● **GIVEN REQUEST**:
Please return the full listing below without altering anything.

● **SOURCE DATA**:

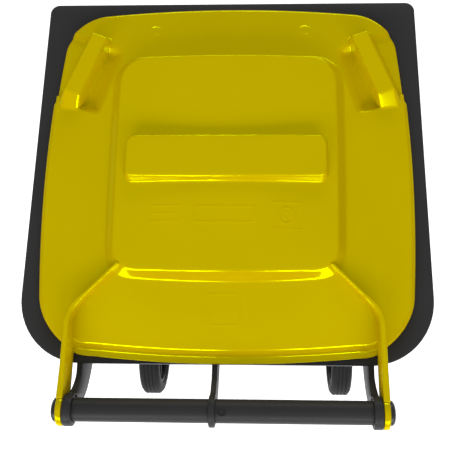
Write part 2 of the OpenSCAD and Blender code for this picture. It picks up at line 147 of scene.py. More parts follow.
def make_object(name, verts, faces, material):
    """One smooth-shaded object. verts are in millimetres, faces is a list of index lists."""
    mesh = bpy.data.meshes.new(name)
    points = [tuple(float(c) * MM for c in v) for v in verts]
    mesh.from_pydata(points, [], [tuple(int(i) for i in f) for f in faces])
    mesh.validate()
    bm = bmesh.new()
    bm.from_mesh(mesh)
    bmesh.ops.remove_doubles(bm, verts=bm.verts, dist=1e-6)
    bmesh.ops.recalc_face_normals(bm, faces=bm.faces)
    bm.to_mesh(mesh)
    bm.free()
    mesh.materials.append(material)
    ob = bpy.data.objects.new(name, mesh)
    bpy.context.collection.objects.link(ob)
    mesh.shade_smooth()
    return ob


def sharpen(mesh, degrees):
    """Marks the edges that turn by more than this as sharp, so the rest shades smoothly."""
    bm = bmesh.new()
    bm.from_mesh(mesh)
    limit = math.radians(degrees)
    for e in bm.edges:
        e.smooth = len(e.link_faces) == 2 and e.calc_face_angle(0) < limit
    for f in bm.faces:
        f.smooth = True
    bm.to_mesh(mesh)
    bm.free()


def bevel(ob, width, segments, angle):
    m = ob.modifiers.new("edge_round", "BEVEL")
    m.width = width * MM
    m.segments = segments
    m.limit_method = "ANGLE"
    m.angle_limit = math.radians(angle)
    m.harden_normals = False
    m.use_clamp_overlap = True


def join_parts(name, parts, material):
    """Joins (verts, faces) lists into one object."""
    verts, faces = [], []
    for v, f in parts:
        base = len(verts)
        verts.extend(v)
        faces.extend([[i + base for i in face] for face in f])
    return make_object(name, verts, faces, material)


def rounded_outline(hw, yf, yr, rf, rr, bx=0.0, byf=0.0, byr=0.0, seg=16, edge=24):
    """Counter-clockwise points of a rounded rectangle whose sides and ends bow outwards."""
    pts = []

    def arc(cx, cy, r, a0, a1):
        for i in range(seg + 1):
            a = math.radians(a0 + (a1 - a0) * i / seg)
            pts.append((cx + r * math.cos(a), cy + r * math.sin(a)))

    def line(p, q):
        for i in range(1, edge):
            t = i / edge
            pts.append((p[0] + (q[0] - p[0]) * t, p[1] + (q[1] - p[1]) * t))

    arc(hw - rr, yr - rr, rr, 0, 90)
    line((hw - rr, yr), (-hw + rr, yr))
    arc(-hw + rr, yr - rr, rr, 90, 180)
    line((-hw, yr - rr), (-hw, yf + rf))
    arc(-hw + rf, yf + rf, rf, 180, 270)
    line((-hw + rf, yf), (hw - rf, yf))
    arc(hw - rf, yf + rf, rf, 270, 360)
    line((hw, yf + rf), (hw, yr - rr))
    yc, hd = (yf + yr) / 2, (yr - yf) / 2
    out = []
    for x, y in pts:
        u, v = x / hw, (y - yc) / hd
        by = byr if v > 0 else byf
        out.append((x + bx * u * (1 - v * v), y + by * v * (1 - u * u)))
    return out


def loft(rings):
    """(verts, faces) of a closed skin through rings of equally many 3-D points."""
    n = len(rings[0])
    verts = [p for r in rings for p in r]
    faces = []
    for k in range(len(rings) - 1):
        for i in range(n):
            j = (i + 1) % n
            faces.append([k * n + i, k * n + j, (k + 1) * n + j, (k + 1) * n + i])
    faces.append(list(range(n))[::-1])
    faces.append([(len(rings) - 1) * n + i for i in range(n)])
    return verts, faces


def at_z(pts, z):
    return [(x, y, z) for x, y in pts]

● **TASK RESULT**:
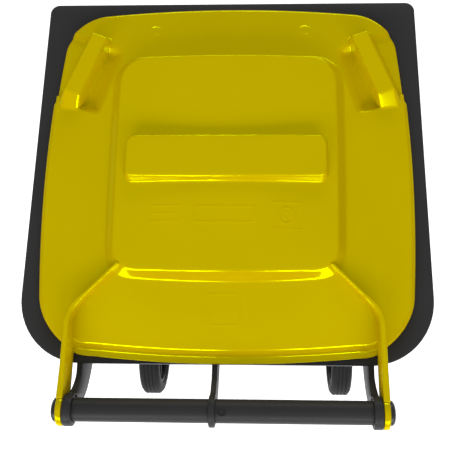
Write part 2 of the OpenSCAD and Blender code for this picture. It picks up at line 147 of scene.py. More parts follow.
def make_object(name, verts, faces, material):
    """One smooth-shaded object. verts are in millimetres, faces is a list of index lists."""
    mesh = bpy.data.meshes.new(name)
    points = [tuple(float(c) * MM for c in v) for v in verts]
    mesh.from_pydata(points, [], [tuple(int(i) for i in f) for f in faces])
    mesh.validate()
    bm = bmesh.new()
    bm.from_mesh(mesh)
    bmesh.ops.remove_doubles(bm, verts=bm.verts, dist=1e-6)
    bmesh.ops.recalc_face_normals(bm, faces=bm.faces)
    bm.to_mesh(mesh)
    bm.free()
    mesh.materials.append(material)
    ob = bpy.data.objects.new(name, mesh)
    bpy.context.collection.objects.link(ob)
    mesh.shade_smooth()
    return ob


def sharpen(mesh, degrees):
    """Marks the edges that turn by more than this as sharp, so the rest shades smoothly."""
    bm = bmesh.new()
    bm.from_mesh(mesh)
    limit = math.radians(degrees)
    for e in bm.edges:
        e.smooth = len(e.link_faces) == 2 and e.calc_face_angle(0) < limit
    for f in bm.faces:
        f.smooth = True
    bm.to_mesh(mesh)
    bm.free()


def bevel(ob, width, segments, angle):
    m = ob.modifiers.new("edge_round", "BEVEL")
    m.width = width * MM
    m.segments = segments
    m.limit_method = "ANGLE"
    m.angle_limit = math.radians(angle)
    m.harden_normals = False
    m.use_clamp_overlap = True


def join_parts(name, parts, material):
    """Joins (verts, faces) lists into one object."""
    verts, faces = [], []
    for v, f in parts:
        base = len(verts)
        verts.extend(v)
        faces.extend([[i + base for i in face] for face in f])
    return make_object(name, verts, faces, material)


def rounded_outline(hw, yf, yr, rf, rr, bx=0.0, byf=0.0, byr=0.0, seg=16, edge=24):
    """Counter-clockwise points of a rounded rectangle whose sides and ends bow outwards."""
    pts = []

    def arc(cx, cy, r, a0, a1):
        for i in range(seg + 1):
            a = math.radians(a0 + (a1 - a0) * i / seg)
            pts.append((cx + r * math.cos(a), cy + r * math.sin(a)))

    def line(p, q):
        for i in range(1, edge):
            t = i / edge
            pts.append((p[0] + (q[0] - p[0]) * t, p[1] + (q[1] - p[1]) * t))

    arc(hw - rr, yr - rr, rr, 0, 90)
    line((hw - rr, yr), (-hw + rr, yr))
    arc(-hw + rr, yr - rr, rr, 90, 180)
    line((-hw, yr - rr), (-hw, yf + rf))
    arc(-hw + rf, yf + rf, rf, 180, 270)
    line((-hw + rf, yf), (hw - rf, yf))
    arc(hw - rf, yf + rf, rf, 270, 360)
    line((hw, yf + rf), (hw, yr - rr))
    yc, hd = (yf + yr) / 2, (yr - yf) / 2
    out = []
    for x, y in pts:
        u, v = x / hw, (y - yc) / hd
        by = byr if v > 0 else byf
        out.append((x + bx * u * (1 - v * v), y + by * v * (1 - u * u)))
    return out


def loft(rings):
    """(verts, faces) of a closed skin through rings of equally many 3-D points."""
    n = len(rings[0])
    verts = [p for r in rings for p in r]
    faces = []
    for k in range(len(rings) - 1):
        for i in range(n):
            j = (i + 1) % n
            faces.append([k * n + i, k * n + j, (k + 1) * n + j, (k + 1) * n + i])
    faces.append(list(range(n))[::-1])
    faces.append([(len(rings) - 1) * n + i for i in range(n)])
    return verts, faces


def at_z(pts, z):
    return [(x, y, z) for x, y in pts]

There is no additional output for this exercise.